Yes, however there is a catch. While the SD adapter changes the physical size of the microSD card to fit into an SD slot, it does not provide access to all of the UHS-II lanes. Therefore, if you place a UHS-II microSD into an SD adapter, then into a camera's SD slot that natively supports UHS-II, it will operate as a UHS-I card. In a professional setting where you may want to shoot 4K cinema, you should consider purchasing a full-size SD card.

Can I use the same microSD card in my drone and my GoPro?

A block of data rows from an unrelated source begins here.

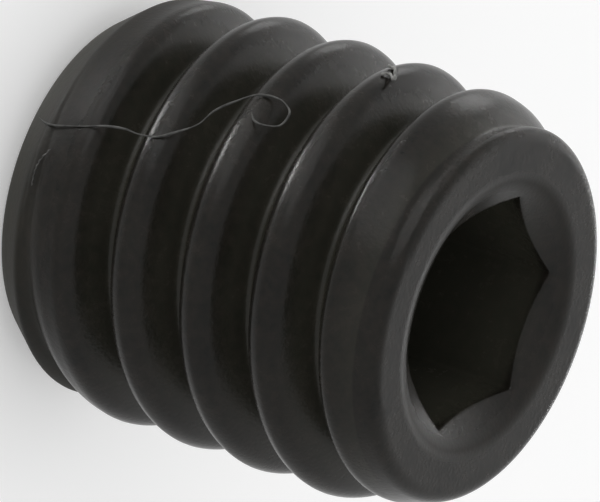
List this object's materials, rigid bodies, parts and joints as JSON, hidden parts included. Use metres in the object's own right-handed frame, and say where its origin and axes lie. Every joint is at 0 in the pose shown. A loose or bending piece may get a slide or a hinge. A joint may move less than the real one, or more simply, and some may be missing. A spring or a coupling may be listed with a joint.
{
  "type": "grub set screw",
  "caption": "Short headless set screw with a right-hand external thread over its whole length, a hexagon socket in one end and a cup point at the other.",
  "frame": {"origin": "on the screw's axis, in the plane of the point end's rim", "axes": "+Z along the screw's axis, from the point to the socket end; +X and +Y across it"},
  "size_m": [0.0041, 0.004, 0.0044],
  "materials": {
    "black_oxide_steel": "black oxide, satin"
  },
  "bodies": {
    "root": {"set_screw": "black_oxide_steel"}
  },
  "joints": []
}
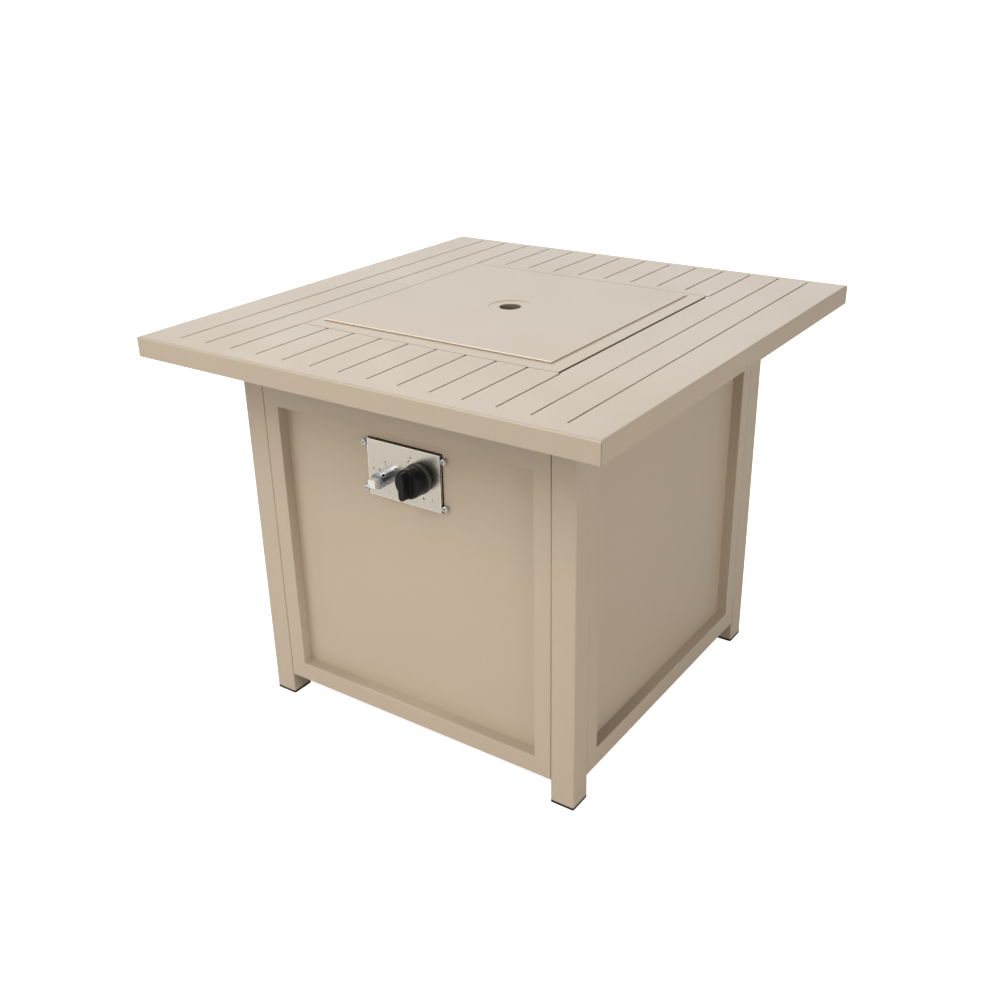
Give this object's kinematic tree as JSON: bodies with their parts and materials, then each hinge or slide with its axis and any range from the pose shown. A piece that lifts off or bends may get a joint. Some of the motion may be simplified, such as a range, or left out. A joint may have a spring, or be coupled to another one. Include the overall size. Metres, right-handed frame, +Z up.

Yes. Many filmmakers routinely do this. Any V30 A2 card like the Kingston Canvas Go! Plus is rated for both types of equipment. However, you must always format the card within the device it will ultimately be recording to and never copy data from one device to another without formatting the card again. The file system layout is very important, especially for the DJI Mavic 3 and Mavic 4 Pro.

How long do microSD cards last?

Under normal use, formatting every week and recording for only several hours per session, a typical consumer grade card should last 5 to 10 years before flash wears out. Dash cameras which continuously write data burn through cards much faster which is why high endurance cards exist. Reviewers also comment that failure mode is gradual. Cards typically slow down before they fail completely, so if a card that used to record cleanly at 4K starts throwing "card too slow" errors it is time to retire it from paid work.

Does the SanDisk Extreme PRO microSD still exist?

No. SanDisk discontinued the Extreme PRO microSD line some time ago and consolidated the consumer product line around the Extreme. The current SanDisk Extreme microSD is the direct successor of the Extreme PRO and is rated for the same type of workload as the Extreme PRO was. If you find an Extreme PRO listed on sale today, it is either old stock or counterfeit. Be careful.